David laughs at them and says, "You gotta beat me to it."
"Every time he tackles somebody, he doesn't let anybody come in and get an assist. He makes sure they go down quick," cornerback Alfonzo Dennard said.
David's 77 stops this season are 24 more than the next man on the Cornhuskers' tackle chart. He doesn't blink when asked if his productivity amazes him.
"It's what they expect out of me," he said. "They expect me to do my best like everybody on the field. Fortunately, I end up getting those double-digit tackles."
His 13 stops against Michigan State last week gave him the school record for career tackles by a two-year player.
"Lavonte David, if he's not the best linebacker in this conference or in the country I'm not sure who is. He's got great ability to diagnose the play, he's fast, he's physical, he's good in pass coverage, he's the full package," said Northwestern coach Pat Fitzgerald, whose team plays at No. 9 Nebraska on Saturday.
David played at about 210 pounds last year and was a perfect fit in Nebraska's defensive scheme when the Huskers were going against the spread offenses of the Big 12. He set a single-season record with 152 tackles and was the Big 12's defensive newcomer of the year.
There was some concern about how David would fare against the pounding offenses of the Big Ten, so he gained 15 pounds in the offseason. Obviously, the transition hasn't been a problem. He is the Big Ten's only semifinalist for the Butkus Award, which honors the nation's top linebacker.
Defensive coordinator Carl Pelini said the Big Ten is beginning to see more linebackers in the mold of David.
"He can run like a safety, but at the front of the pack he's as physical as anybody we have," Pelini said. "He'll take on 240-pound fullbacks. He isn't just a speed guy. He's a physical football player."
David is a natural weakside linebacker, and NFL draft analysts project him as a second-rounder in 2012. Nebraska also has used David as the lone linebacker when it goes into the dime package with two extra defensive backs.
When it comes to David, coach Bo Pelini said, size doesn't matter.
"I don't care if he's 5-6. Somebody who plays football the way he does is a valuable piece," he said.
His biggest play of the season, and perhaps of his career, wasn't even a tackle. It came in the second half of the 34-27 win over Ohio State on Oct. 8, after the Buckeyes had taken a 27-6 lead in the third quarter.
With OSU on the move, David pulled the ball out of quarterback Braxton Miller's grasp. Nebraska scored two plays later to start the biggest comeback in school history.
"I thought he played an outstanding football game against Ohio State, and that's about as `Big Ten' offense as you're going to see," Bo Pelini said. "They're pretty downhill.

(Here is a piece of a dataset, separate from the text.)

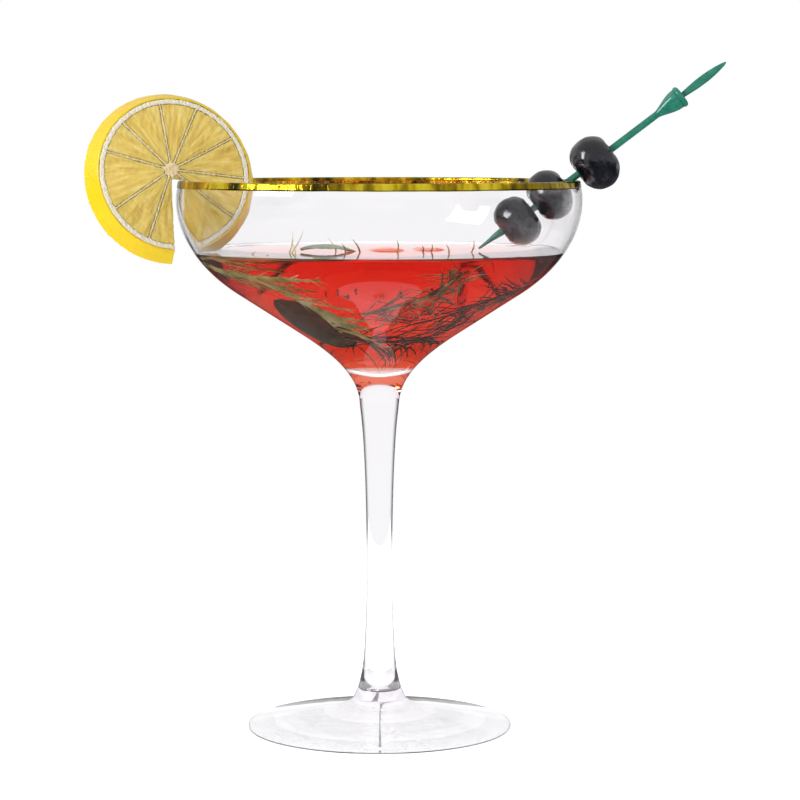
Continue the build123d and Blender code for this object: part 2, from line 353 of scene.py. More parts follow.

I think he's adapted well, and I think you can put him into any style and he's going to find ways to make plays."
Bo Pelini said David has worked hard in film study to improve his understanding of the defensive schemes. Though David made play after play last season, coaches didn't lavish praise on him because he tended to play outside the system and try to do too much.
Structure is critical in the Pelini brothers' system. What one player does affects what the one next to him does, and so on down the line.
"But sometimes your instincts have to take over on the field," David said. "You have to know what you're doing, but if you see a guy outside the box, you have to chase him down and make a tackle."